WRITTEN EXERCISE: Beneath this instruction is a block of data; output from it exactly the lines that run from the one containing "Model this object" through the one containing "EMBED = 0.0010", inclusive.

Recorded data
■ ■ ■ ■ ■

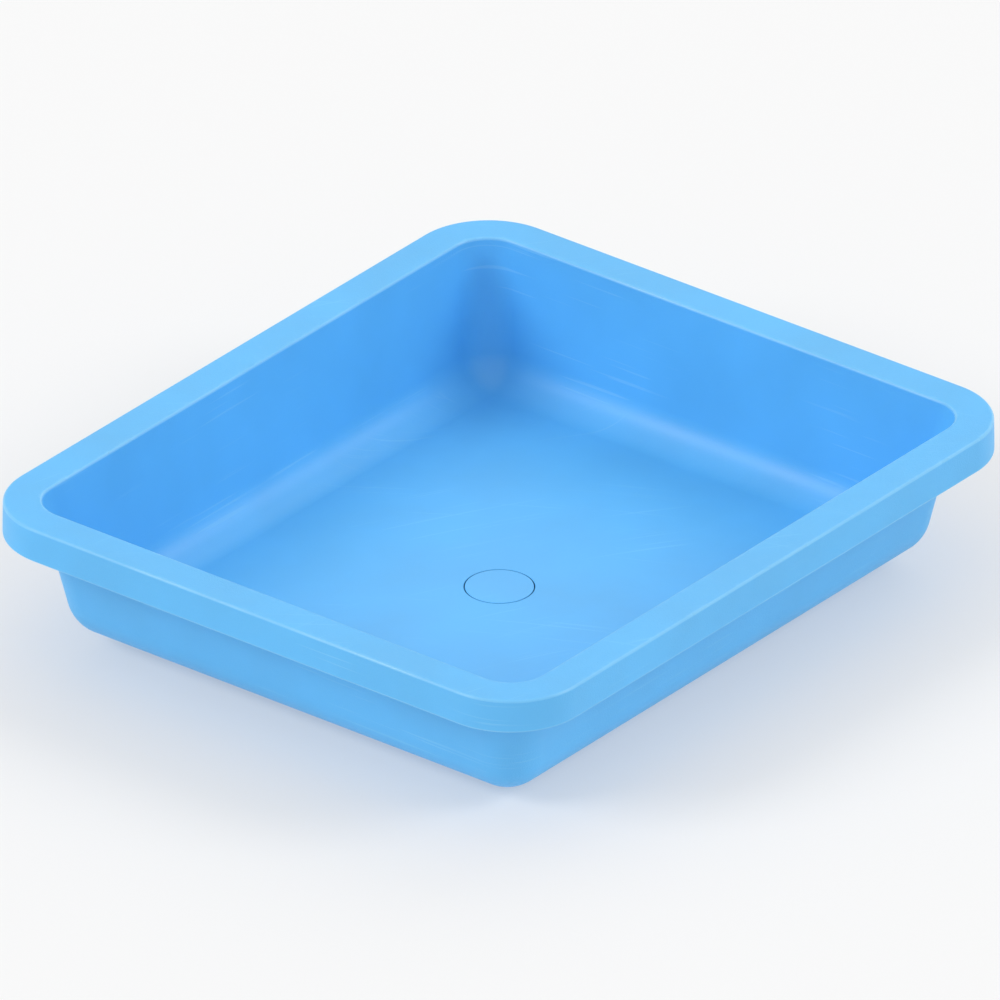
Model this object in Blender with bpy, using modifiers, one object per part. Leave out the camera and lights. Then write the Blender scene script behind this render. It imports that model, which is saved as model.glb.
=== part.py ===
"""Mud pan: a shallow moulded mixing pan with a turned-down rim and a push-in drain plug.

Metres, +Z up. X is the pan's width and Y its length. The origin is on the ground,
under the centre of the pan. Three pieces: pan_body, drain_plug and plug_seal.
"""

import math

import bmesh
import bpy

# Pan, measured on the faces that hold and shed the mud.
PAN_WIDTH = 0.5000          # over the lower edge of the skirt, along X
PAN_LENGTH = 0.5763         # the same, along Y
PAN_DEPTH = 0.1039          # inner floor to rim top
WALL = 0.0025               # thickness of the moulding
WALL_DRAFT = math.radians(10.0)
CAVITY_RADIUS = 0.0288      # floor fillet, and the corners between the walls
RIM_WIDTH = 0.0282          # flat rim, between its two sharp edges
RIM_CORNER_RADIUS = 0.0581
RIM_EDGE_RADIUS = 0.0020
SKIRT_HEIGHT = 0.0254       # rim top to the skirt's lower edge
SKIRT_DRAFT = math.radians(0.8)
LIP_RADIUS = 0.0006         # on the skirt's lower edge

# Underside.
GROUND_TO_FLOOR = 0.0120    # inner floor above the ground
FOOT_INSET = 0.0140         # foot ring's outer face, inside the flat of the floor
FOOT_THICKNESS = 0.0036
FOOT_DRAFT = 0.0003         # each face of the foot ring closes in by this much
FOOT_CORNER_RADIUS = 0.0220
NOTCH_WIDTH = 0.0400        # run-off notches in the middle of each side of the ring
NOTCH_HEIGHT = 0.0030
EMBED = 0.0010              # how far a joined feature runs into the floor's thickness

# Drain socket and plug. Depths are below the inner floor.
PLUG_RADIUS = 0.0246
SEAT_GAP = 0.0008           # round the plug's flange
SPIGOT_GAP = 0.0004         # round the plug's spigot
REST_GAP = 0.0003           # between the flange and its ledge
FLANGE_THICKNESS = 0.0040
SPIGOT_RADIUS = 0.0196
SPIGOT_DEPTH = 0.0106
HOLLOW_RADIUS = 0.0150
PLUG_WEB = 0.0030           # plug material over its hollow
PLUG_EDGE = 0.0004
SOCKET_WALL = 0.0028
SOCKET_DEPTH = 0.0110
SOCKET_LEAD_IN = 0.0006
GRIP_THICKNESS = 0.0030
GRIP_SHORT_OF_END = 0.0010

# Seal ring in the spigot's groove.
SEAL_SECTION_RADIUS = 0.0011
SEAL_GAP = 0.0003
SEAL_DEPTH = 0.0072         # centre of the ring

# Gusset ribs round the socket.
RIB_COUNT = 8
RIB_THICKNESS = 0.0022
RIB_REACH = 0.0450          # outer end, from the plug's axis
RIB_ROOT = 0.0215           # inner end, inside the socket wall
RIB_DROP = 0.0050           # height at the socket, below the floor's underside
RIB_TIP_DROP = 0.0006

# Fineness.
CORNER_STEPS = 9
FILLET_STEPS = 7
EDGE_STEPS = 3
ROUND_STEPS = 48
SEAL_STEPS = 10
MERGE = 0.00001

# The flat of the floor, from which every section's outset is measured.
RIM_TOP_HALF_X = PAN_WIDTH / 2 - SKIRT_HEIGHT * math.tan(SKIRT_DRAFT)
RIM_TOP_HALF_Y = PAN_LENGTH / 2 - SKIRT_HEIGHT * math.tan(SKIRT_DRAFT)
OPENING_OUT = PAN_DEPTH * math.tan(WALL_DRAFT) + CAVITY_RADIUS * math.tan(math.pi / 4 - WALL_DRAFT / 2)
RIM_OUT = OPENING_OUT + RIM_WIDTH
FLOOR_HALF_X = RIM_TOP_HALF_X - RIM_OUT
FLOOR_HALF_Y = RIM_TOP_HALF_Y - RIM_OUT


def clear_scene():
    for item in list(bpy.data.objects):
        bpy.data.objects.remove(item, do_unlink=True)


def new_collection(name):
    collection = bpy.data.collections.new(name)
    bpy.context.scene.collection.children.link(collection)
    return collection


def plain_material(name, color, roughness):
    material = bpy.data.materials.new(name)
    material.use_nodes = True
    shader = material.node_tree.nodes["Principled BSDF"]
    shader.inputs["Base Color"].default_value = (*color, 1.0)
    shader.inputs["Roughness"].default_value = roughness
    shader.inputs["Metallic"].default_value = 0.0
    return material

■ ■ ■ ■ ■

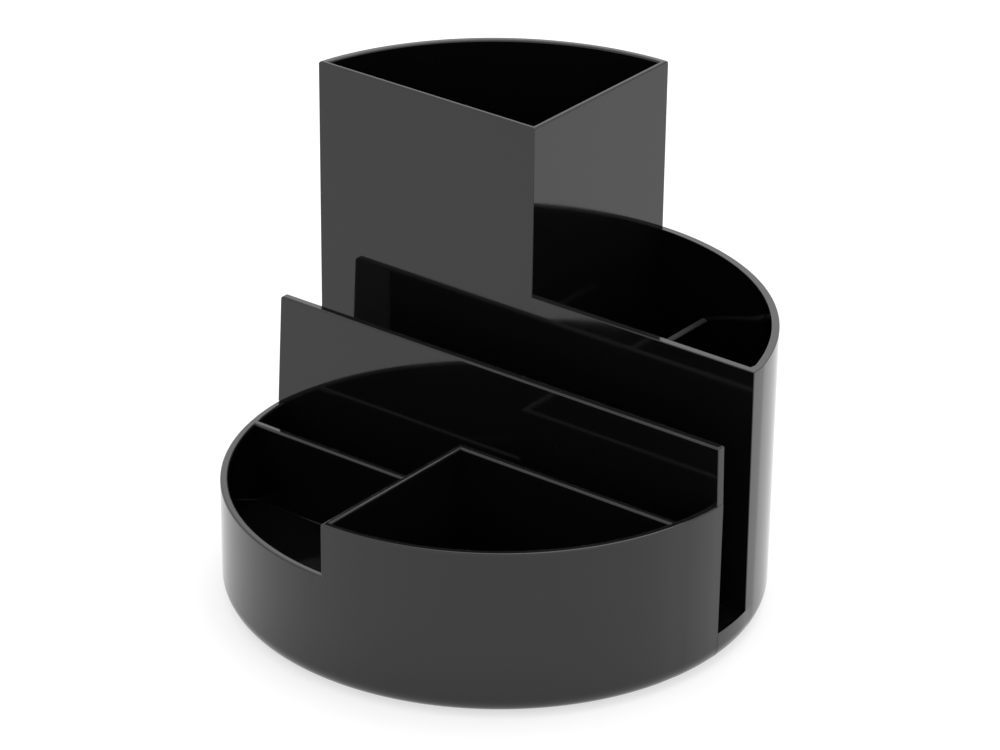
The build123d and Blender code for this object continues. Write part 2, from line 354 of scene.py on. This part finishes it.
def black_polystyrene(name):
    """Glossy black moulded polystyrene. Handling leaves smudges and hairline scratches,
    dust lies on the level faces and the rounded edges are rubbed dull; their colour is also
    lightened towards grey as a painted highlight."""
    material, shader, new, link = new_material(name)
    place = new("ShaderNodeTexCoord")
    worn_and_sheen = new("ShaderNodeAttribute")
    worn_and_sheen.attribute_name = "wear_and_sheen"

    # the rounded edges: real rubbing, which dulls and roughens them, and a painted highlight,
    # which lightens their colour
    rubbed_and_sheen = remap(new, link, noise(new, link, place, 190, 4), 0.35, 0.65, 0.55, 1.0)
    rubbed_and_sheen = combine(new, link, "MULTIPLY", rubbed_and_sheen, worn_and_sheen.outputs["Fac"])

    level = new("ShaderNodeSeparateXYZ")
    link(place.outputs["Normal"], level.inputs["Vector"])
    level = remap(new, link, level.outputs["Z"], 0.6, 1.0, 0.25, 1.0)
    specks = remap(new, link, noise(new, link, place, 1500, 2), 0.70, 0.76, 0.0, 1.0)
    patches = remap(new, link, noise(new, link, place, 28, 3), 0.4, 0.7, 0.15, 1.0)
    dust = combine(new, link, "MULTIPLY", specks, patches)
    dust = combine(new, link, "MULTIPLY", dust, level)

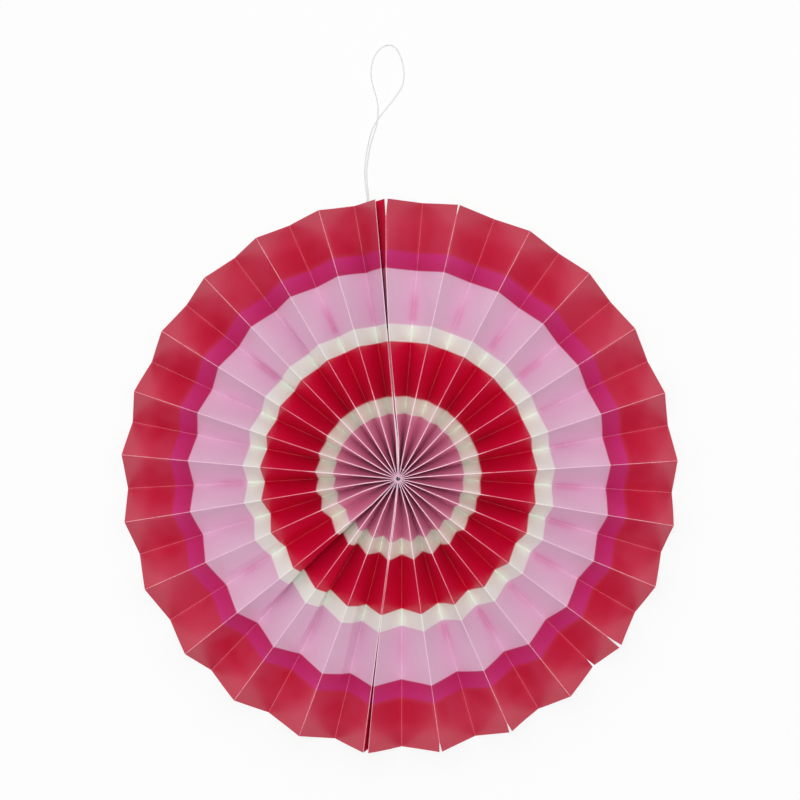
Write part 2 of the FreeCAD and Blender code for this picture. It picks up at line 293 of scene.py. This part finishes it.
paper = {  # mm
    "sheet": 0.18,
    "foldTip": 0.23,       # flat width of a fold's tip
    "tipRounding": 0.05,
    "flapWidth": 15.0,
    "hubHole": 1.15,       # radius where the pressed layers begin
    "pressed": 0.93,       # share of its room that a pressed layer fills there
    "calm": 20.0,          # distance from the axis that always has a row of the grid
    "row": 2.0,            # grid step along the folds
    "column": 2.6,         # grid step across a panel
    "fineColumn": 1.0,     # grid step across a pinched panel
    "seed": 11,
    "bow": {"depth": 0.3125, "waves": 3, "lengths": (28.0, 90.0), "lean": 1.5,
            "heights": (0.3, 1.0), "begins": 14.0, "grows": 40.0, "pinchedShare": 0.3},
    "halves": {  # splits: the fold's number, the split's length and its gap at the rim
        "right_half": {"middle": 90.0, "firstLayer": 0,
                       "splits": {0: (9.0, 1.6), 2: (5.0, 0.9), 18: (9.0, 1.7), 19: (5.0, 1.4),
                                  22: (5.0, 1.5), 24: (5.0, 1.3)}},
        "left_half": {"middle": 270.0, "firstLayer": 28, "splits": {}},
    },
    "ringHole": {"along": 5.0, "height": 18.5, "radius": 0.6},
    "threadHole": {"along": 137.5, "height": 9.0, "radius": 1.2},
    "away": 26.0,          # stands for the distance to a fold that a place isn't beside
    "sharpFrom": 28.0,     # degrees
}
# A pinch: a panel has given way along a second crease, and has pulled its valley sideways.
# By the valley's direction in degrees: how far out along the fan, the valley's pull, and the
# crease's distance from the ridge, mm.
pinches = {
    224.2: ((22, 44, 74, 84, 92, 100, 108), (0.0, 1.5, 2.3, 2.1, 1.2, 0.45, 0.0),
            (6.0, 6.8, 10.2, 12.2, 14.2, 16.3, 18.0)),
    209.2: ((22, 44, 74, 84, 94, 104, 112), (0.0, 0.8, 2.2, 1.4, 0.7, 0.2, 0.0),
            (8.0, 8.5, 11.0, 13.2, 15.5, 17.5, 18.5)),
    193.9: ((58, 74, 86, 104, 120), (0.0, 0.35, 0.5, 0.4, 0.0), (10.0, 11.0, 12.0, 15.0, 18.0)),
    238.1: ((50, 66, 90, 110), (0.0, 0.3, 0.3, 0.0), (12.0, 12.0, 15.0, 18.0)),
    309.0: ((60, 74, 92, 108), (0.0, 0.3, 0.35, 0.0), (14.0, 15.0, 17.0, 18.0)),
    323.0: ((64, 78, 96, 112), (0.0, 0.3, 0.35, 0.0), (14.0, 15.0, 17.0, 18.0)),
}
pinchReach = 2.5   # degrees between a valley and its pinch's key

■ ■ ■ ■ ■

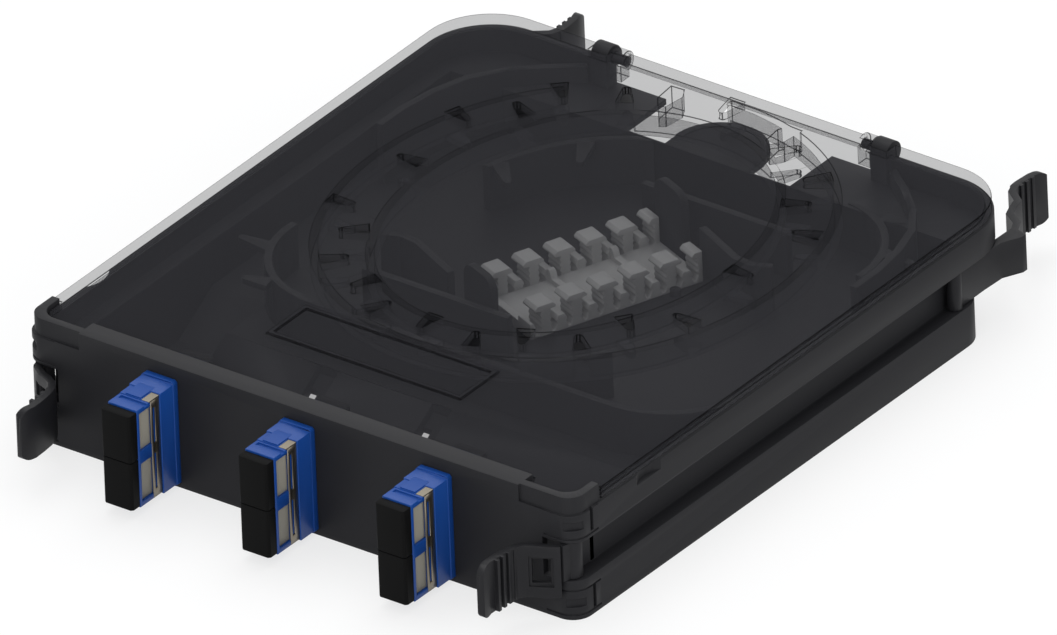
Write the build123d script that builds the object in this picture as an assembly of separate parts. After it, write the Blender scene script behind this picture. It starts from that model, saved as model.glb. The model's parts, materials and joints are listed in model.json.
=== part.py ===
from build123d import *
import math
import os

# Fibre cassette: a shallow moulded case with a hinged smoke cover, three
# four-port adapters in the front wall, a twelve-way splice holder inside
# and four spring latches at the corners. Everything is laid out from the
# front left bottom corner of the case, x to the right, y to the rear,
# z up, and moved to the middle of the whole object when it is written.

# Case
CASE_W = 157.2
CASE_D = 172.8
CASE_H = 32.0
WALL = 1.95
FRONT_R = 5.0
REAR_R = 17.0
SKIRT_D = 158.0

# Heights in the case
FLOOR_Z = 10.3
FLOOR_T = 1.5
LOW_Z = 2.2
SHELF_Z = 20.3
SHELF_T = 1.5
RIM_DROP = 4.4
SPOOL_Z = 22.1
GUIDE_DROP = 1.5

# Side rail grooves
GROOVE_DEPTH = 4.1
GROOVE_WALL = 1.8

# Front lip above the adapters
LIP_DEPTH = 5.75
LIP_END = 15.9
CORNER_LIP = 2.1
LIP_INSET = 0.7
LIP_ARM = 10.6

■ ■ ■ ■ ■

SOLUTION TO THIS EXERCISE:
Model this object in Blender with bpy, using modifiers, one object per part. Leave out the camera and lights. Then write the Blender scene script behind this render. It imports that model, which is saved as model.glb.
=== part.py ===
"""Mud pan: a shallow moulded mixing pan with a turned-down rim and a push-in drain plug.

Metres, +Z up. X is the pan's width and Y its length. The origin is on the ground,
under the centre of the pan. Three pieces: pan_body, drain_plug and plug_seal.
"""

import math

import bmesh
import bpy

# Pan, measured on the faces that hold and shed the mud.
PAN_WIDTH = 0.5000          # over the lower edge of the skirt, along X
PAN_LENGTH = 0.5763         # the same, along Y
PAN_DEPTH = 0.1039          # inner floor to rim top
WALL = 0.0025               # thickness of the moulding
WALL_DRAFT = math.radians(10.0)
CAVITY_RADIUS = 0.0288      # floor fillet, and the corners between the walls
RIM_WIDTH = 0.0282          # flat rim, between its two sharp edges
RIM_CORNER_RADIUS = 0.0581
RIM_EDGE_RADIUS = 0.0020
SKIRT_HEIGHT = 0.0254       # rim top to the skirt's lower edge
SKIRT_DRAFT = math.radians(0.8)
LIP_RADIUS = 0.0006         # on the skirt's lower edge

# Underside.
GROUND_TO_FLOOR = 0.0120    # inner floor above the ground
FOOT_INSET = 0.0140         # foot ring's outer face, inside the flat of the floor
FOOT_THICKNESS = 0.0036
FOOT_DRAFT = 0.0003         # each face of the foot ring closes in by this much
FOOT_CORNER_RADIUS = 0.0220
NOTCH_WIDTH = 0.0400        # run-off notches in the middle of each side of the ring
NOTCH_HEIGHT = 0.0030
EMBED = 0.0010              # how far a joined feature runs into the floor's thickness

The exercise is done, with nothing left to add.